Mesmerising, beautiful and compelling
13 April 2011 | by (United Kingdom) – See all my reviews

This is the first Herzog feature I've seen on the big screen and I had read a few reviews on here before going. It's worth noting that I went to the Greenwich Picturehouse cinema in London. The screen, seating, sound and facilities were first class. I'd urge you to see this somewhere with top quality projection and sound.

This is a film about some French caves that contain paintings and markings made up to 32,000 years ago. Herzog documents the difficulties in viewing these astonishing sights and the further problems in filming them. As he seems to be able to do in any situation, Werner finds the most interesting, possibly obsessed and eccentric people to help illustrate the remarkable nature of this cave network.

The film is in 3D. A special 3D camera was made due to the constricted nature of the caves and the early part of the film was shot on a non-professional camera.

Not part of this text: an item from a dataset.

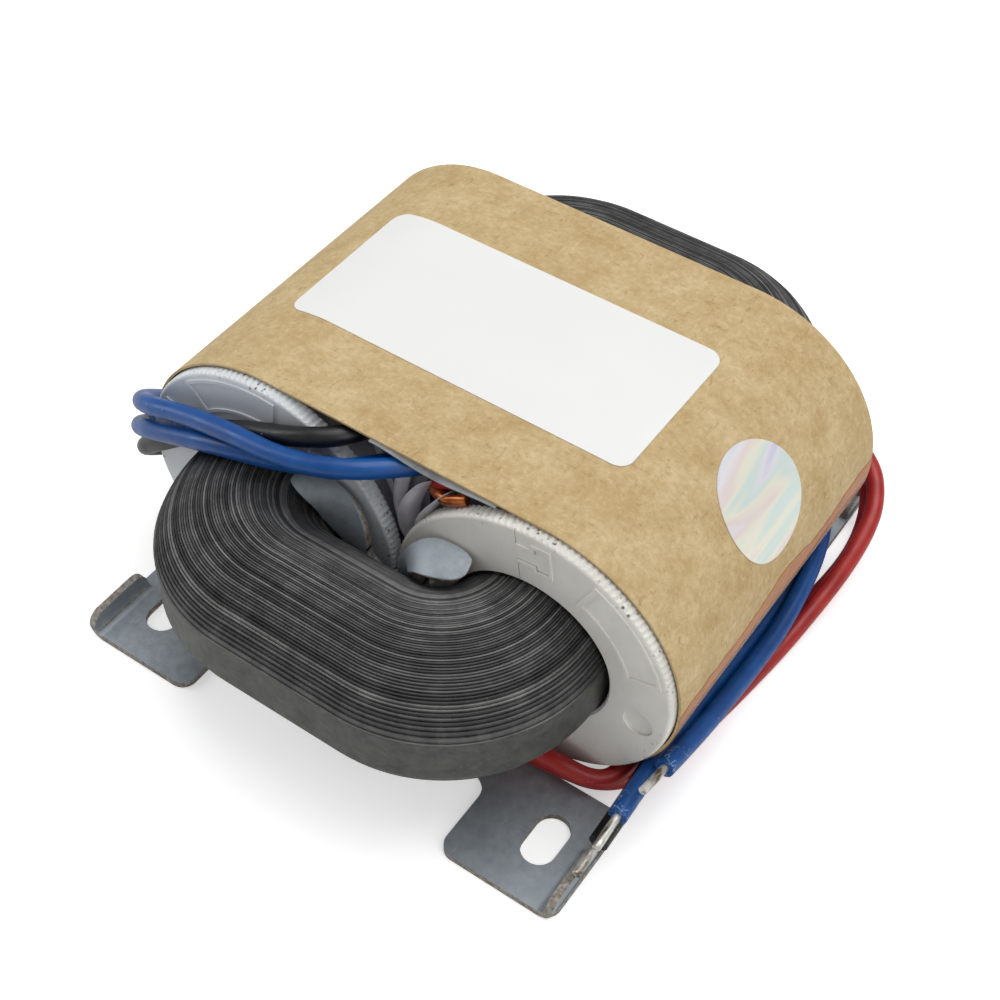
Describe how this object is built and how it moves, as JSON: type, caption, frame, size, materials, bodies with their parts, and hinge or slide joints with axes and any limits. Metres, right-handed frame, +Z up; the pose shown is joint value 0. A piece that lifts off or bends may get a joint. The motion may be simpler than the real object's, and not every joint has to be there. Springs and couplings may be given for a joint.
{
  "type": "r-core mains transformer",
  "caption": "Low-profile transformer: wound round-section ring core, two coils side by side in a paper sleeve, slotted sheet-metal feet and flying leads.",
  "frame": {"origin": "on the mounting plane, midway between the four slotted feet", "axes": "+Z up, X from coil to coil, Y along the coil axes, lead side of the top at -Y"},
  "size_m": [0.085, 0.0988, 0.0401],
  "materials": {
    "core_steel": "semi-gloss dark lacquer over wound strip edges",
    "kraft_paper": "matt tan kraft paper",
    "grey_card": "matt grey-white card",
    "clear_tape": "clear adhesive tape",
    "white_label": "smooth blank label",
    "foil_sticker": "pale iridescent sticker",
    "zinc_steel": "dull zinc-plated sheet",
    "cool_nylon": "moulded off-white nylon, slightly blue",
    "warm_nylon": "moulded off-white nylon, slightly warm",
    "copper_wire": "enamelled copper wire",
    "polyester_film": "polyester film tape",
    "blue_insulation": "smooth PVC",
    "black_insulation": "smooth PVC",
    "red_insulation": "smooth PVC",
    "tinned_copper": "tinned strands"
  },
  "bodies": {
    "root": {"wound_core": "core_steel", "kraft_paper_wrap": "kraft_paper", "top_insulation_card": "grey_card", "seam_tape": "clear_tape", "rating_label": "white_label", "inspection_sticker": "foil_sticker", "front_bracket": "zinc_steel", "rear_bracket": "zinc_steel", "left_bobbin_half_a": "cool_nylon", "left_bobbin_half_b": "cool_nylon", "left_primary_winding": "copper_wire", "left_interlayer_insulation": "polyester_film", "left_secondary_winding": "copper_wire", "left_coil_wrap": "polyester_film", "right_bobbin_half_a": "warm_nylon", "right_bobbin_half_b": "warm_nylon", "right_primary_winding": "copper_wire", "right_interlayer_insulation": "polyester_film", "right_secondary_winding": "copper_wire", "right_coil_wrap": "polyester_film", "blue_lead_1": "blue_insulation", "blue_lead_1_strands": "tinned_copper", "blue_lead_2": "blue_insulation", "blue_lead_2_strands": "tinned_copper", "black_lead": "black_insulation", "black_lead_strands": "tinned_copper", "red_lead_1": "red_insulation", "red_lead_1_strands": "tinned_copper", "red_lead_2": "red_insulation", "red_lead_2_strands": "tinned_copper"}
  },
  "joints": []
}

A few reviews have complained of noise from low light dancing in 3D before their eyes. I saw none of this at all - in fact the 3D was really well handled and didn't detract from the subject matter at all. The undulation in the rocks are part of the paintings - the people that painted them used the contours as the shape of the things they drew. All that said, I don't know how well the 3D will translate to the small screen.

The sound is entrancing. The score is haunting and majestic, much like the French scenery we see and swoop over. A few people have complained of the heartbeat noise that is heard over the "silence" that we're told to experience but I felt it worked well, even on the second occurrence.

There are some odd moments, keeping to Herzog's style, including a crocodile-infested biosphere on the Rhone which Herzog uses to describe the human impact on the environment in the area around the caves. A few of the cave-investigating scientists are odd too, but I imagine the Bavarian director's questions often create an impression of abnormality in the sanest of subjects. Some of the interviews reminded me of The White Diamond or the friends of Tim Treadwell in Grizzly Man.

I'm delighted to have seen a Herzog film on the big screen and felt that this was the equal of "Encounters" or "Grizzly Man". It doesn't have the edgy feel of La Soufriere but that's to its credit. Go see it if you can but make sure it's at the best screen you can.